En revanche, votre rapporteur n'est pas persuadé que la défense
des intérêts français passe nécessairement par le
regroupement des élus au sein des deux grands groupes du Parlement
européen, comme cela est parfois affirmé.
De fait, deux grands groupes dominent le Parlement européen. Cela
signifie-t-il que seule l'appartenance à l'un de ces deux groupes permet
de jouer un rôle au sein de l'institution ? Votre rapporteur n'en est pas
convaincu. L'acceptation d'un tel postulat conduirait inévitablement
à défendre le scrutin majoritaire, qui seul permet une
amplification des mouvements du corps électoral.
Il est clair que les travaillistes britanniques ont actuellement une influence
considérable au sein du groupe du Parti des socialistes
européens, mais cela tient d'abord à leur nombre (63 sur un total
de 215 membres) et il est probable que leur influence ne serait guère
moindre s'ils avaient constitué un groupe autonome, comme l'avaient
d'ailleurs fait les conservateurs lorsque leurs représentants
bénéficiaient d'un nombre de sièges comparable.
En revanche, peut-on réellement penser que la délégation
française (12 députés) au sein du groupe PPE (Parti
populaire européen), qui comprend 173 membres, pèserait bien
davantage sur les décisions du Parlement européen si elle
était renforcée par les 17 élus français
siègeant au groupe UPE (Union pour l'Europe) ?

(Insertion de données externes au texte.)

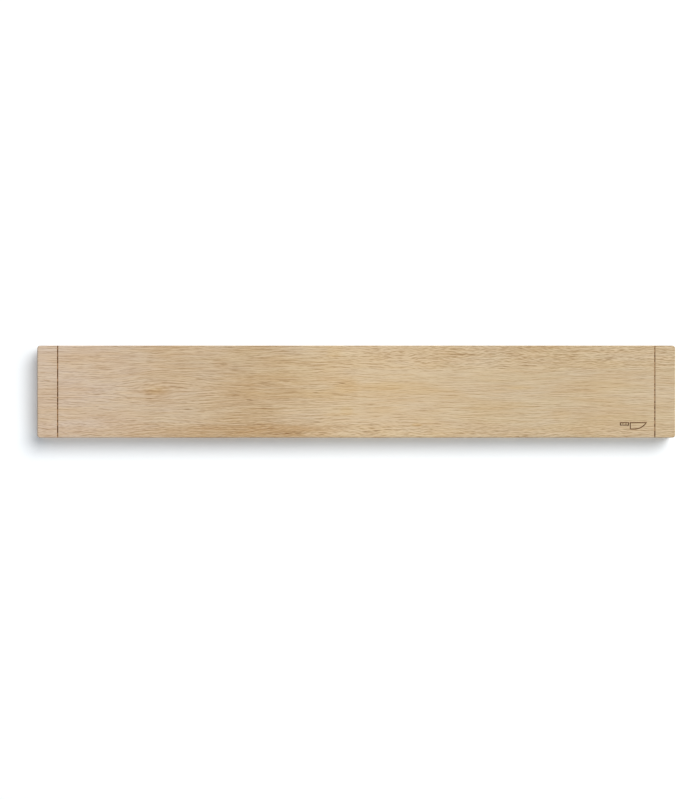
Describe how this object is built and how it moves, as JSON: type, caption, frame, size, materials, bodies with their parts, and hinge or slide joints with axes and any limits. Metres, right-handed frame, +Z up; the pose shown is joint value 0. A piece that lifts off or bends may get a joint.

Votre rapporteur s'attachera donc à examiner les possibilités de
modification du mode de scrutin français au regard des objectifs
précédemment énoncés, tout en restant attentif
à la nécessité d'éviter la mise en place d'un
système qui, dans un but louable de rapprochement entre l'élu et
l'électeur, conduirait en fait à rendre plus difficile la
perception des enjeux du scrutin et conduirait mécaniquement à
une participation électorale plus faible encore qu'aujourd'hui.